Big nutrient knowledge gap uncovered by new research
Image: Arla Foods
The demand to live a healthier lifestyle is increasing, yet 4 in 5 people across Northern Europe do not know about the essential nutrients they have in their diet, according to new research published by Arla Foods.
The insights of more than 7,000 people across Denmark, Sweden, Germany, Finland and the UK revealed that a quarter of people skip a meal, even though they are hungry, with 23% of this group believing it will help with weight loss, and 37% citing it saves time.
Concerningly, 60% of people questioned do not recognise that many dairy products are a single natural source of vitamins and minerals, including calcium, protein, B vitamins.
The findings highlighted that despite more people wanting to lead a healthier life (51% state they see themselves as a healthy eater) there is still uncertainty when it comes to knowing exactly what they should consume. A better understanding of what is in the food we eat will make it easier to buy and shop for a healthy and balanced diet for people of all ages.
Hanne Søndergaard, CMO at Arla Foods said: “It’s clear from the research that there is still a lot to educate consumers on when it comes to nutrition. The demand to live healthier lives is constantly increasing yet we can only do this when we truly understand our food and the impact that food has on our body. Food literacy needs to be improved so people can compose meals which are rich and varied in essential nutrients.
“Consumers are constantly demanding new experiences from their food and new trends are emerging all the time. Our vision is firmly rooted in bringing the nutritional benefits of milk into exciting concepts that meet these demands and ultimately help them understand how dairy can be part of a balanced and healthy lifestyle.”
When it comes to how the countries stack up, 2 in 3 Brits wrongly think there is more than 10% fat in whole milk, when actually it only contains under 4%, with semi-skimmed even lower at around 1.7%. In Finland, more than a third believe the fat content in milk to be more than 10%.
Food confusion is prevalent across European countries, with three quarters of people in Sweden not recognising dairy products as a source of protein. In Denmark 1 in 3 people cut a specific food from their diet. For Germans, a quarter only eat one main meal a day, highlighting why almost half of the nation might feel they may be lacking in key vitamins and nutrients.

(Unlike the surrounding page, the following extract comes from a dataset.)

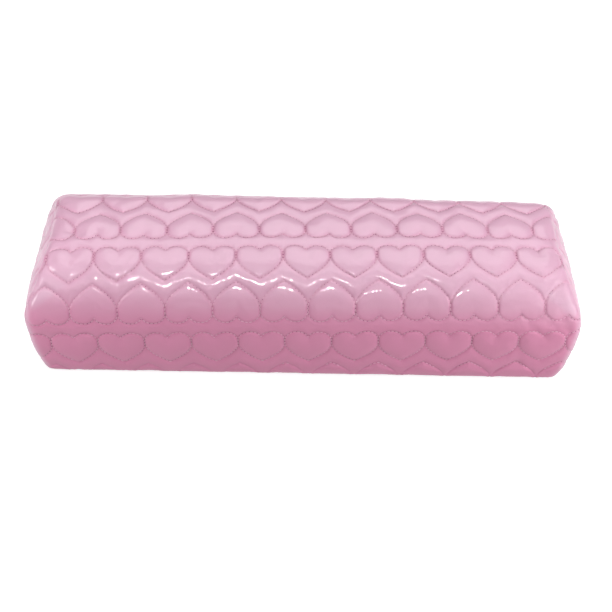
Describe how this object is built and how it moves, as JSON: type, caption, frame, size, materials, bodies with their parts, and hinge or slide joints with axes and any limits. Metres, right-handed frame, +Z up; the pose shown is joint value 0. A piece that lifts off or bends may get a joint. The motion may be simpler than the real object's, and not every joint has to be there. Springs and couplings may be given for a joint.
{
  "type": "manicure hand rest",
  "caption": "Long soft rest for a hand or wrist at a manicure table: a foam block in a sewn cover of glossy imitation leather quilted with rows of hearts.",
  "frame": {"origin": "on the table, under the middle of the hand rest", "axes": "+X along the rest, +Y from its front to its back, +Z up"},
  "size_m": [0.306, 0.1021, 0.0678],
  "materials": {
    "quilted_vinyl": "glossy pink imitation leather, quilted through thin wadding",
    "base_vinyl": "plain pink imitation leather, satin",
    "foam": "matte open-cell foam"
  },
  "bodies": {
    "root": {"main_panel": "quilted_vinyl", "end_panel_left": "quilted_vinyl", "end_panel_right": "quilted_vinyl", "base_panel": "base_vinyl", "foam_core": "foam"}
  },
  "joints": []
}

A common theme across Northern Europeans is the desire to reduce the amount of sugar. A third of people across Denmark, Sweden, Finland, UK and Germany admit to cutting out a specific food, with 40% of those saying they aim to omit sugar from what they eat. As a responsible food producer, Arla recognises its role in helping people live a healthier life, through our nutrition criteria. These are the guiding principles that support Arla branded products, to make sure that the good stuff in milk is retained whilst limiting the amount of added sugar, fat and salt.
“As one of the world’s leading dairy companies, we can develop improved products and new initiatives that can inspire better health in everyday life. This means that we have both a responsibility and opportunity to make a difference to global diet-related health challenges,” said Hanne.